The first lays down a rule of substance: placed among the ‘ normative ’ provisions of Section I of the Convention, it guarantees an individual a right, the observance of which is obligatory in the first instance for the authorities of the Contracting States, as the use in the English text of the adjective ‘ enforceable ’ confirms.

Article 50, for its part, lays down a rule of competence: placed in Section IV of the Convention, it authorises the Court expressly to afford subject to certain conditions, just satisfaction to the ‘ injured party ’ . One of these conditions is the existence of a national decision or measure ‘ in conflict with the obligations arising from the ... Convention ’ , and there is nothing to show that a breach of one of the first four paragraphs of Article 5 is not to be taken into account in this regard. While paragraph 5 of Article 5 carefully specifies that ‘ everyone who has been the victim ’ of such a breach ‘ shall have an enforceable right to compensation ’ , it in no way follows therefrom that the Court cannot apply Article 50 when it has found that there has been a breach, for example, of paragraph 3; what does follow, and no more, is that in the exercise of the wide competence conferred upon it by Article 50 (art. 50), the Court must take into consideration, among other factors the rule of substance contained in paragraph 5 of Article 5.”

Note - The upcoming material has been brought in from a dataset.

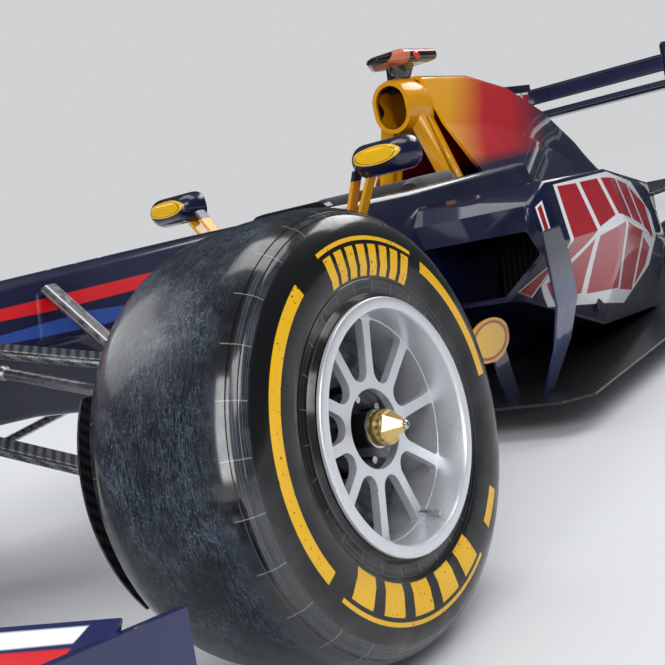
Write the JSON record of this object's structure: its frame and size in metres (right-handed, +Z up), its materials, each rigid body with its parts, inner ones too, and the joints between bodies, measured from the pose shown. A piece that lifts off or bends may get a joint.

It goes without saying that the Court should take into account any compensation awarded by the national courts under Article 5 § 5. However, in cases in which the national courts do not make an award, as occurred

here, it is up to the Court to make an award in order to avoid giving the impression that the right to compensation is but theoretical and illusory.

As the Court has consistently said, Article 5 § 5 guarantees an enforceable right to compensation to those who have been the victims of arrest or detention in contravention of the other provisions of Article 5. That, to my mind, is what is lacking in the present judgment: compensation for the applicant as a victim of violations of Article 5 §§ 1 and 3.

In short and in conclusion, if the Court finds that the State has failed to make an award of compensation for a violation of Article 5 §§ 1 to 4 , it should go on to assess the compensation that should have been paid in order to remedy the violation of Article 5 § 5.